# What you need to do
Write out the whole listing exactly as it stands.
------
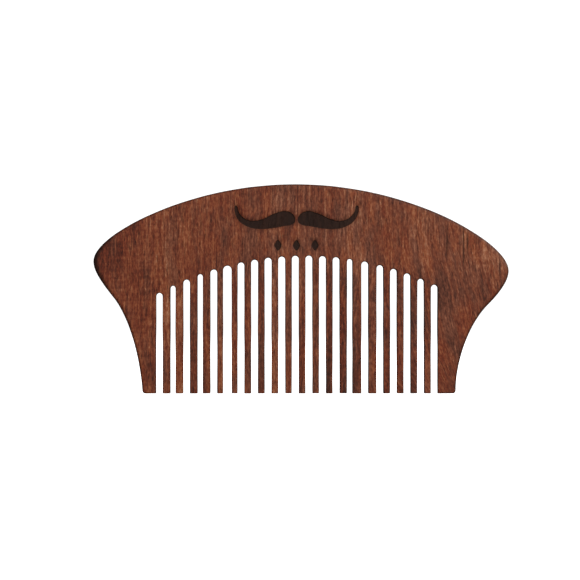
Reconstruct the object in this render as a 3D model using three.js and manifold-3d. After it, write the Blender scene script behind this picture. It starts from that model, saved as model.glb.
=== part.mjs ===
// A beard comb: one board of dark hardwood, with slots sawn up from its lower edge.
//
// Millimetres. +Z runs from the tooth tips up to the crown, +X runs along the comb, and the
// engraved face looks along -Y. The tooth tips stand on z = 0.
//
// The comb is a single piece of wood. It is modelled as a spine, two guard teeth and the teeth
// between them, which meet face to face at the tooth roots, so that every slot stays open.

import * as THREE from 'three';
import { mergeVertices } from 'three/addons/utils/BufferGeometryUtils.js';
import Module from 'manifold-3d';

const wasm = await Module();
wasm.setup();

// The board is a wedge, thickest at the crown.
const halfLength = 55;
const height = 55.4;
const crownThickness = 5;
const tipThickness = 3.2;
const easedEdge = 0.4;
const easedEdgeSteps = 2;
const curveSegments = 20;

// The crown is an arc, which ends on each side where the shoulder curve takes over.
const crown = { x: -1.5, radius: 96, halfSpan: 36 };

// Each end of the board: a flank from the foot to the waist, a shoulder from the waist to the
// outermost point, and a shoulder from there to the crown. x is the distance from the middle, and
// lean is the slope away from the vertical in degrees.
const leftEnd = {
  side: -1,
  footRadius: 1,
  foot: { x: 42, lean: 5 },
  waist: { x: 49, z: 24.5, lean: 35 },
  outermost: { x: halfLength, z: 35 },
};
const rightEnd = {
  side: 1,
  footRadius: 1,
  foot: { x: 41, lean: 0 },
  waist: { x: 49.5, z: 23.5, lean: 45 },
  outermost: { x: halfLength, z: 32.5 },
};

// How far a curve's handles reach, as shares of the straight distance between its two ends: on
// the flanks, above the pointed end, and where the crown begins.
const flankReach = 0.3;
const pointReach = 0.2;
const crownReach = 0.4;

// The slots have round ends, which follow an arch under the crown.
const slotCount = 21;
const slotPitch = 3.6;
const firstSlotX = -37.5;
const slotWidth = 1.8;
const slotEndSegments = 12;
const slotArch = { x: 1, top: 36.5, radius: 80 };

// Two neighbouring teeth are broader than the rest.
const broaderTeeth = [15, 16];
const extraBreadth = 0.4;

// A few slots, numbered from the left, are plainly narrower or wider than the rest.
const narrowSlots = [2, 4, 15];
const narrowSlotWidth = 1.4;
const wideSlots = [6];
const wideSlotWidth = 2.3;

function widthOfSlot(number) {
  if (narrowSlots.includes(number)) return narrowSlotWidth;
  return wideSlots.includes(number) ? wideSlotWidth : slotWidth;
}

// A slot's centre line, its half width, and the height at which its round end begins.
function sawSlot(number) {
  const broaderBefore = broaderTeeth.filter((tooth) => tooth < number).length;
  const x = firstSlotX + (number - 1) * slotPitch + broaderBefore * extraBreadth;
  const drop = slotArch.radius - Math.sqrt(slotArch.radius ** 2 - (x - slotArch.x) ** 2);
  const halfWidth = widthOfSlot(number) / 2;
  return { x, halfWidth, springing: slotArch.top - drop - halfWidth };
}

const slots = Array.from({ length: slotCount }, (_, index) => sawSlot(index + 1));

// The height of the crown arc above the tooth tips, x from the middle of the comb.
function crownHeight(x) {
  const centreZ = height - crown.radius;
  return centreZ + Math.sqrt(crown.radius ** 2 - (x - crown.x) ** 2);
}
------
# Written solution
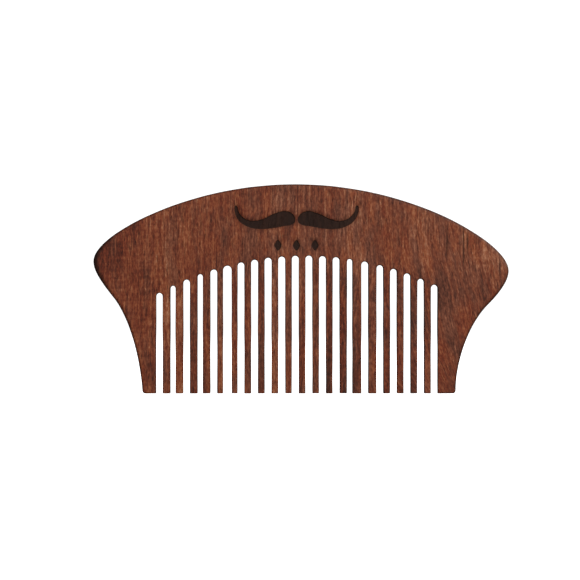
Reconstruct the object in this render as a 3D model using three.js and manifold-3d. After it, write the Blender scene script behind this picture. It starts from that model, saved as model.glb.
=== part.mjs ===
// A beard comb: one board of dark hardwood, with slots sawn up from its lower edge.
//
// Millimetres. +Z runs from the tooth tips up to the crown, +X runs along the comb, and the
// engraved face looks along -Y. The tooth tips stand on z = 0.
//
// The comb is a single piece of wood. It is modelled as a spine, two guard teeth and the teeth
// between them, which meet face to face at the tooth roots, so that every slot stays open.

import * as THREE from 'three';
import { mergeVertices } from 'three/addons/utils/BufferGeometryUtils.js';
import Module from 'manifold-3d';

const wasm = await Module();
wasm.setup();

// The board is a wedge, thickest at the crown.
const halfLength = 55;
const height = 55.4;
const crownThickness = 5;
const tipThickness = 3.2;
const easedEdge = 0.4;
const easedEdgeSteps = 2;
const curveSegments = 20;

// The crown is an arc, which ends on each side where the shoulder curve takes over.
const crown = { x: -1.5, radius: 96, halfSpan: 36 };

// Each end of the board: a flank from the foot to the waist, a shoulder from the waist to the
// outermost point, and a shoulder from there to the crown. x is the distance from the middle, and
// lean is the slope away from the vertical in degrees.
const leftEnd = {
  side: -1,
  footRadius: 1,
  foot: { x: 42, lean: 5 },
  waist: { x: 49, z: 24.5, lean: 35 },
  outermost: { x: halfLength, z: 35 },
};
const rightEnd = {
  side: 1,
  footRadius: 1,
  foot: { x: 41, lean: 0 },
  waist: { x: 49.5, z: 23.5, lean: 45 },
  outermost: { x: halfLength, z: 32.5 },
};

// How far a curve's handles reach, as shares of the straight distance between its two ends: on
// the flanks, above the pointed end, and where the crown begins.
const flankReach = 0.3;
const pointReach = 0.2;
const crownReach = 0.4;

// The slots have round ends, which follow an arch under the crown.
const slotCount = 21;
const slotPitch = 3.6;
const firstSlotX = -37.5;
const slotWidth = 1.8;
const slotEndSegments = 12;
const slotArch = { x: 1, top: 36.5, radius: 80 };

// Two neighbouring teeth are broader than the rest.
const broaderTeeth = [15, 16];
const extraBreadth = 0.4;

// A few slots, numbered from the left, are plainly narrower or wider than the rest.
const narrowSlots = [2, 4, 15];
const narrowSlotWidth = 1.4;
const wideSlots = [6];
const wideSlotWidth = 2.3;

function widthOfSlot(number) {
  if (narrowSlots.includes(number)) return narrowSlotWidth;
  return wideSlots.includes(number) ? wideSlotWidth : slotWidth;
}

// A slot's centre line, its half width, and the height at which its round end begins.
function sawSlot(number) {
  const broaderBefore = broaderTeeth.filter((tooth) => tooth < number).length;
  const x = firstSlotX + (number - 1) * slotPitch + broaderBefore * extraBreadth;
  const drop = slotArch.radius - Math.sqrt(slotArch.radius ** 2 - (x - slotArch.x) ** 2);
  const halfWidth = widthOfSlot(number) / 2;
  return { x, halfWidth, springing: slotArch.top - drop - halfWidth };
}

const slots = Array.from({ length: slotCount }, (_, index) => sawSlot(index + 1));

// The height of the crown arc above the tooth tips, x from the middle of the comb.
function crownHeight(x) {
  const centreZ = height - crown.radius;
  return centreZ + Math.sqrt(crown.radius ** 2 - (x - crown.x) ** 2);
}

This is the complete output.